Hard-hit districts could take advantage of contract clauses allowing them to reopen bargaining in times of hardship, much as Montgomery County officials did last year. But that is an unnerving prospect for some teachers.
“I’m strongly in favor [of renegotiating contracts] so when the next recession comes, we don’t have this same mess,” said John E. Thompson, a 10th grade history teacher at Centennial High School in Oklahoma City and a frequent commentator on education policy blogs, in an interview. “But I have a feeling that renegotiating seniority for this recession would not be a smart move. ... [Teachers] would have a very fair complaint: ‘They changed the rules on me.’ ”
Such conflicts will likely be inescapable in other venues, such as in New York City, where Mayor Michael R. Bloomberg announced plans to cut 15,000 teachers.
Joel I. Klein, the district’s superintendent, said in a recent television interview with ABC News in New York City that cuts should first be made to the pool of teachers who have been “excessed,” or removed from their schools but kept on the city payroll, rather than from among the ranks of new teachers the city has aggressively recruited through Teach For America and other alternative-route programs. (“Teacher Gap’ Shrinking in N.Y.C.,” June 16, 2008.)
In contrast, Randi Weingarten, the head of the United Federation of Teachers, advocates voluntary buyouts and a hiring freeze to minimize layoffs.

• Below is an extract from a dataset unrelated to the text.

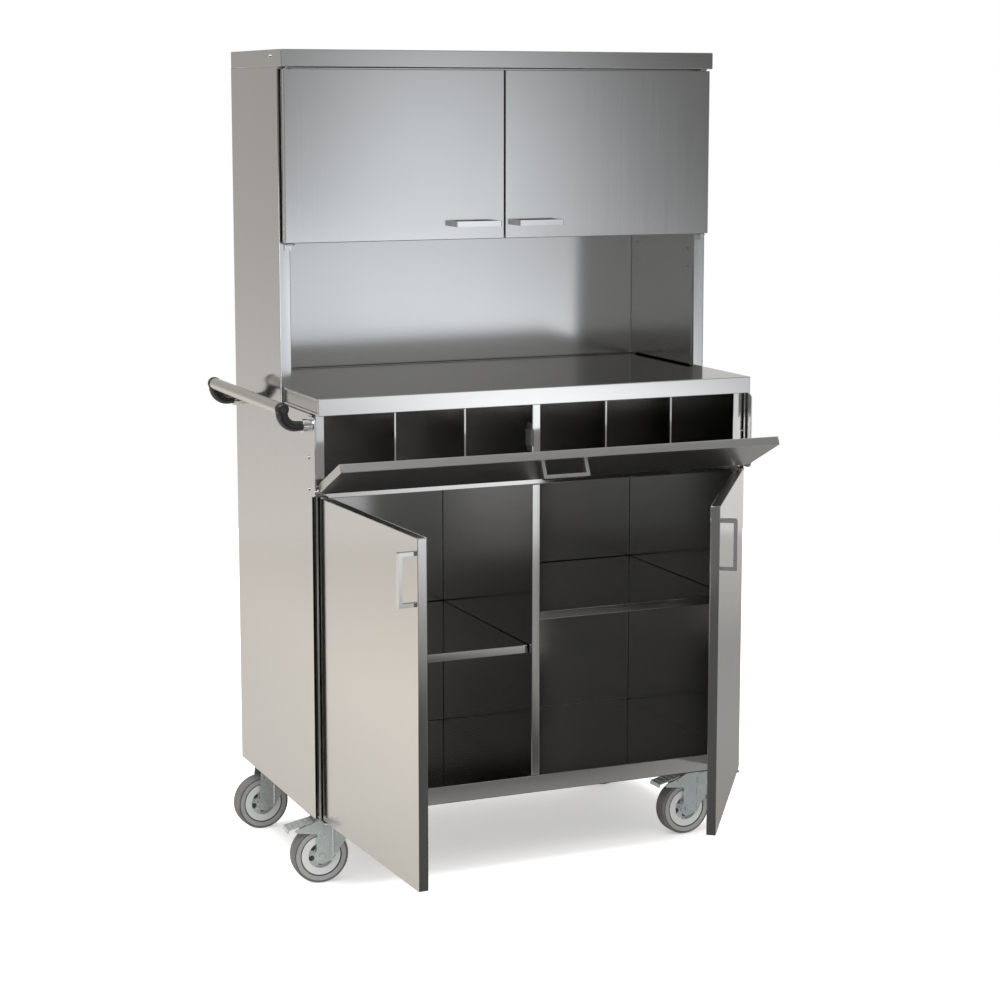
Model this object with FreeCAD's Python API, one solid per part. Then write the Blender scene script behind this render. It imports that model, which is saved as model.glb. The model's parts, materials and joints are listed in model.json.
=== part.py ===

That plan would likely require the city to use excessed teachers for any open positions.
In Tallahassee, Mr. Nicolas is free of immediate fears for his job. His charter school is actually hiring for next year, and its personnel decisions in any case are based on performance rather than seniority. But he worries about his former colleagues who still teach in nonchartered district schools, where officials have warned about additional cuts.
“I don’t know if it’s the union’s responsibility or the district’s to look at [layoff policies],” he said, “but I just think there has to be a better way.”